Но в отличие от «Листопада» и других чисто пейзажных стихотворений Бунина, смена картин заменяется здесь движением лирического сюжета. Стихотворение фиксирует развязку любовной истории. Лето кончилось; любимая женщина, которая могла стать женой, покидает героя; вчера состоялось, вероятно, последнее свидание, впереди его ожидает одиночество, может быть не до весны, а до самой смерти.
Пейзаж неуютной поздней осени точно отражает состояние героя. Восклицание «Хорошо бы собаку купить» – сдержанная жалоба, сдавленный крик о труднопереносимом одиночестве.
В двадцать четыре стихотворных строки компактно уложился сюжет психологического рассказа или даже повести. Через тринадцать лет, в рассказе «Сны Чанга» (1916), история словно продолжится: верная собака станет спутником одинокого, всеми забытого капитана, свидетелем его смерти, и верным хранителем памяти о нем; другом капитана будет как раз художник; в одной из сцен упомянута даже такая деталь, как нетопленый камин.
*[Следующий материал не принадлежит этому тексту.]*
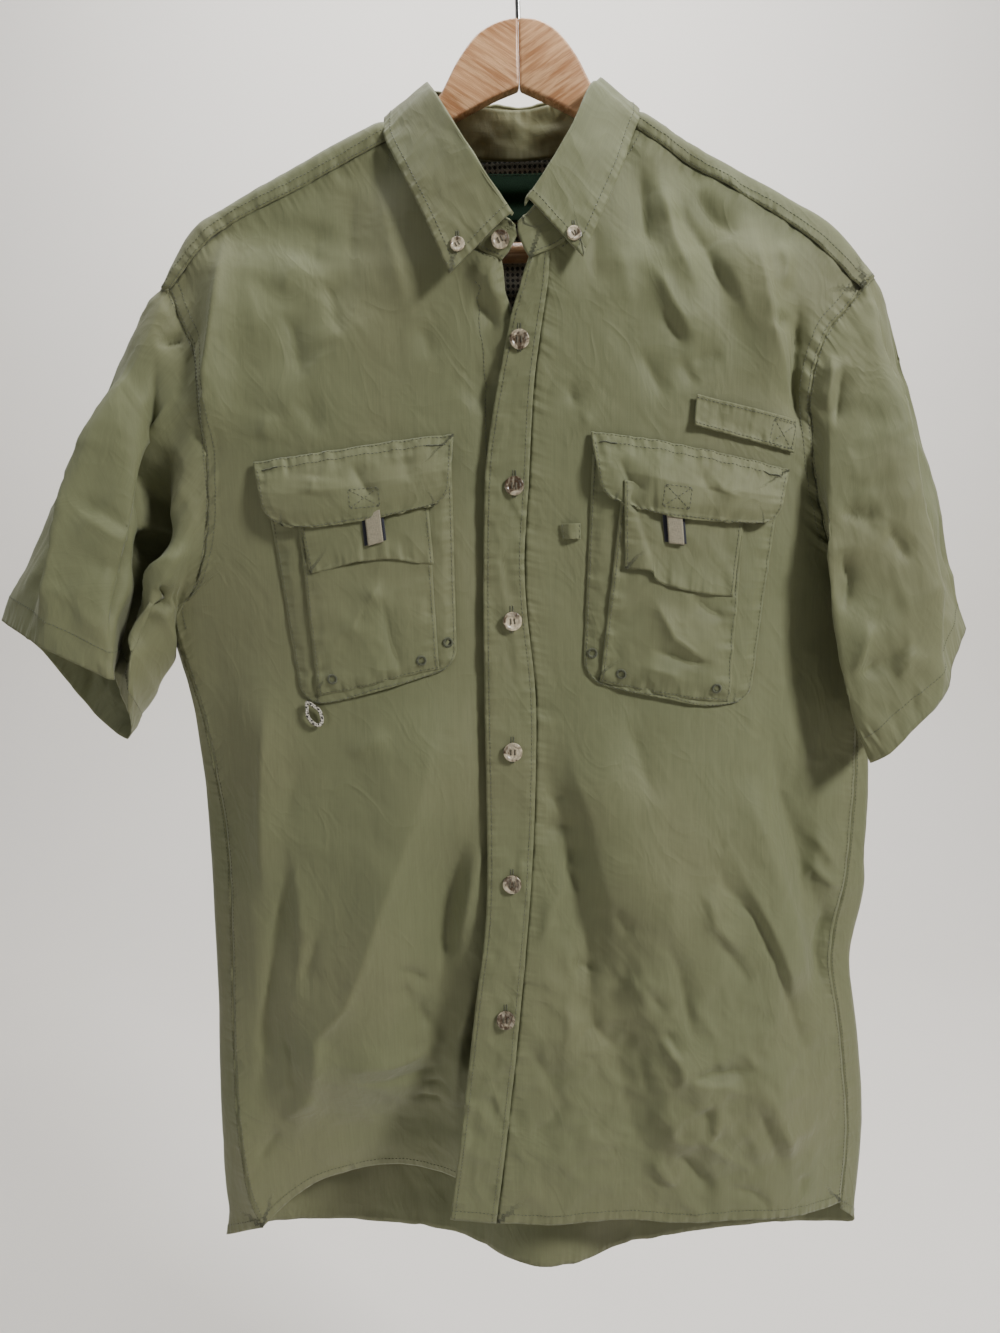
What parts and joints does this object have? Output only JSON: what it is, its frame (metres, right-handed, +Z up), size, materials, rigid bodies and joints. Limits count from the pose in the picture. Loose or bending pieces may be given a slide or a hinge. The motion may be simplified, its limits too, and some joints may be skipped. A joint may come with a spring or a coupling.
{
  "type": "short-sleeved utility shirt on a wooden hanger",
  "caption": "Short-sleeved button-front utility shirt with button-down collar, flapped bellows pockets, strap and loops, hung flat on a wooden hanger with a trouser bar and wire hook.",
  "frame": {"origin": "the inner top of the hanger's hook, where it rests on a rail", "axes": "+Z up, -Y towards the shirt's front, +X to the viewer's right (the wearer's left)"},
  "size_m": [0.739, 0.1181, 1.0095],
  "materials": {
    "green_cloth": "sage-green plain-weave cloth, soft sheen",
    "mesh_cloth": "dark brown-olive open mesh",
    "label_cloth": "dark green woven label, plain",
    "tab_tape": "taupe woven tape",
    "cord": "cream cord with dark flecks",
    "horn": "mottled horn-look buttons",
    "eyelet": "stitched olive eyelet",
    "wood": "varnished honey-brown wood",
    "steel": "bright steel wire"
  },
  "bodies": {
    "root": {"front_right": "green_cloth", "front_left": "green_cloth", "placket": "green_cloth", "back": "green_cloth", "yoke": "green_cloth", "collar_stand": "green_cloth", "collar_leaf": "green_cloth", "sleeve_right": "green_cloth", "sleeve_left": "green_cloth", "pocket_right": "green_cloth", "pocket_left": "green_cloth", "pocket_centre_right": "green_cloth", "pocket_centre_left": "green_cloth", "flap_right": "green_cloth", "flap_left": "green_cloth", "strap": "green_cloth", "utility_loop": "green_cloth", "mesh_lining": "mesh_cloth", "label": "label_cloth", "tab_right": "tab_tape", "tab_left": "tab_tape", "cord_loop": "cord", "button_1": "horn", "button_2": "horn", "button_3": "horn", "button_4": "horn", "button_5": "horn", "button_6": "horn", "stand_button": "horn", "collar_button_right": "horn", "collar_button_left": "horn", "eyelet_1": "eyelet", "eyelet_2": "eyelet", "eyelet_3": "eyelet", "eyelet_4": "eyelet", "eyelet_5": "eyelet", "eyelet_6": "eyelet", "hanger_arm_left": "wood", "hanger_arm_right": "wood", "hanger_bar": "wood", "hook": "steel"}
  },
  "joints": []
}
Рецензируя бунинский сборник, А. Блок назвал «Одиночество» «безупречным и единственным в своем роде» стихотворением и привел его целиком. В той же рецензии была точно определена основная черта, доминанта бунинской лирики: «Так знать и любить природу, как умеет Бунин, – мало кто умеет. Благодаря этой любви поэт смотрит зорко и далеко, и красочные и слуховые его впечатления богаты. Мир его – по преимуществу – мир зрительных и слуховых впечатлений и связанных с ними переживаний». Одновременно Блок противопоставил поэзию Бунина ведущей модернистской тенденции, отметил «бедность мировоззрения и отсутствие тех мятежных исканий, которые вселяют тревожное разнообразие в книги „символистов”» («О лирике», 1907).